PSG-Trainer Raul Gonzales: Glückwunsch an den THW Kiel, der eine starke Saison spielt. Wir sind in der Abwehr und im Angriff gut in die Partie gekommen, haben dann in der zweiten Halbzeit ein paar Fehler im Angriff gemacht, die für Kiel zum Vorteil wurden. Aber wir haben nie aufgegeben und hatten am Ende sogar die Chance, es nach Köln zu schaffen mit dem letzten Wurf. Jetzt wünschen ich dem THW Kiel viel Glück für das EHF Final4.
THW-Torhüter Niklas Landin: Ich weiß nicht, was ich sagen soll. Gerade fühle ich mich sehr leer und gleichzeitig auch unglaublich glücklich, dass wir es wieder nach Köln geschafft haben - und dieses Mal endlich wieder vor Zuschauern dort spielen werden. Es war heute wieder ein unfassbar hartes und intensives Spiel. Das 7-6 war erneut ein Erfolgsrezept, aber das macht dich als Abwehrspieler und auch als Torhüter vollkommen fertig. Danke an unsere großartigen Fans, die uns heute sehr geholfen haben!
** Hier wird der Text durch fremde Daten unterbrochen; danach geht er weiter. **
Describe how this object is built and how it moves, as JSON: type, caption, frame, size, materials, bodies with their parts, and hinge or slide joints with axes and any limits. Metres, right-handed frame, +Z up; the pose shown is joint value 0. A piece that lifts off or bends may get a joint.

PSG-Kreisläufer Luka Karabatic: Es war ein richtig hartes Spiel mit einer unglaublichen Intensität. Keiner hat zurückgesteckt, und dennoch stehen wir jetzt mit leeren Händen da. Wir haben von der ersten Minute bis zum Schlusspfiff gekämpft, sind sogar noch einmal zurückgekommen und hatten mit dem letzten Wurf die Chance auf Köln. Das wir diese nicht genutzt haben, ist sehr frustrierend - aber so ist der Sport.